The Snickers 'You're Not You When You're Hungry' campaign platform comes to life effortlessly in TV. The use of celebrities generates huge talkability in mass media. However, celebrities are expensive, which makes extending the campaign beyond TV cost prohibitive for a small market like Australia. Therefore, our challenge was how to expand our presence outside of TV and find 'new news' about our well known campaign platform. With limited budget, a celebrity was out of the question. And to deliver a fresh take on the campaign, we'd have to break or at least permutate the Snickers TV construct.

The Strategy

Instead of demonstrating the expected 'negative' side of hunger, such as on your poor football ability or failing to pick up girls, we set out to refresh the platform and begin a conversation about when other types of people 'are not themselves'. Our strategy was to inject a sense of surprise and unexpectedness into the established Snickers platform by tapping into the cultural tension of gender equality and leverage widely held stereotypes.
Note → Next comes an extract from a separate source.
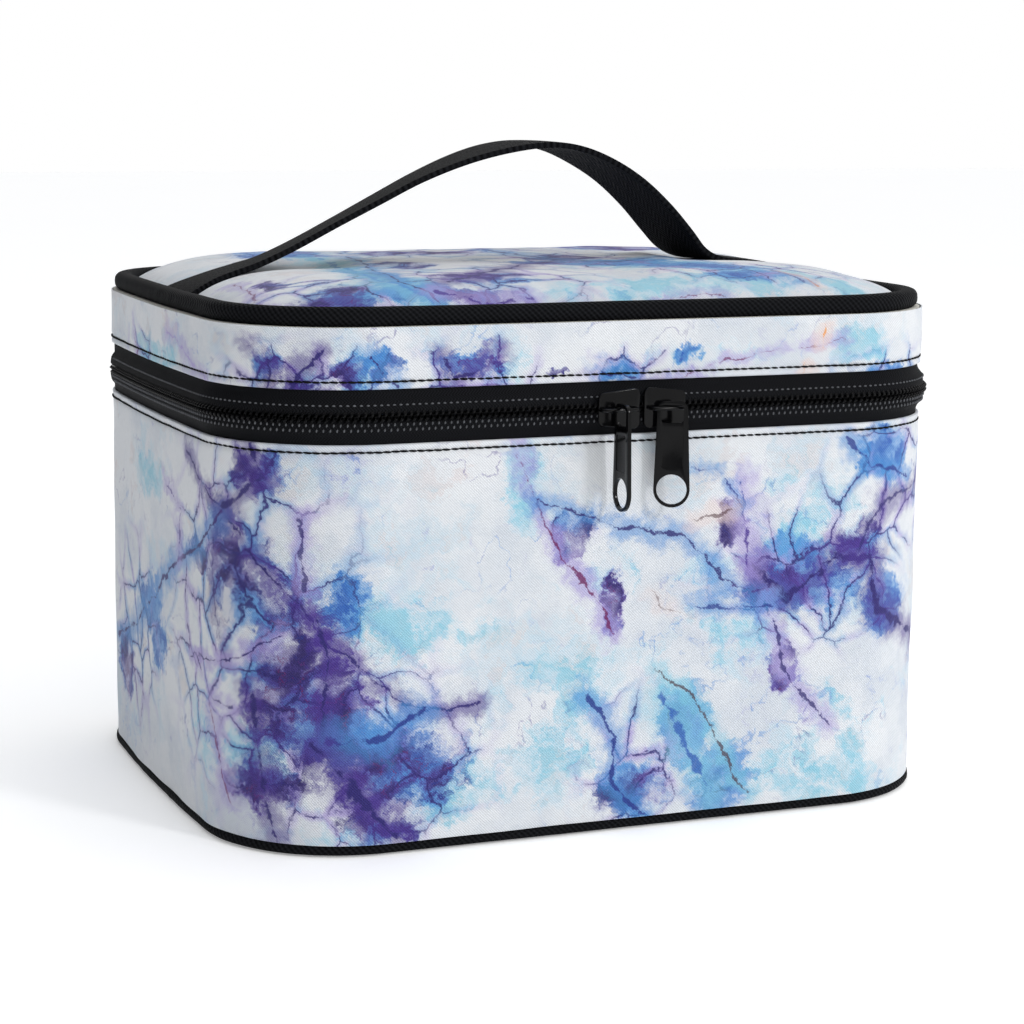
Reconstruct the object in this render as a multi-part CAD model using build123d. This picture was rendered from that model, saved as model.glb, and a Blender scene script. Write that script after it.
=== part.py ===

The humour of the brand meant the topic had to be approachable, hold social currency and encourage people to voice their opinions. Once the thinking had been locked down, we agreed we needed to create a bold and brave stunt that absolutely embodied the Snickers idea, but executed with an Australian twist. Our surprise tactics would get both the media and our audiences to re-appraise the successful but familiar Snickers advertising platform and put us back on our consumer's radar.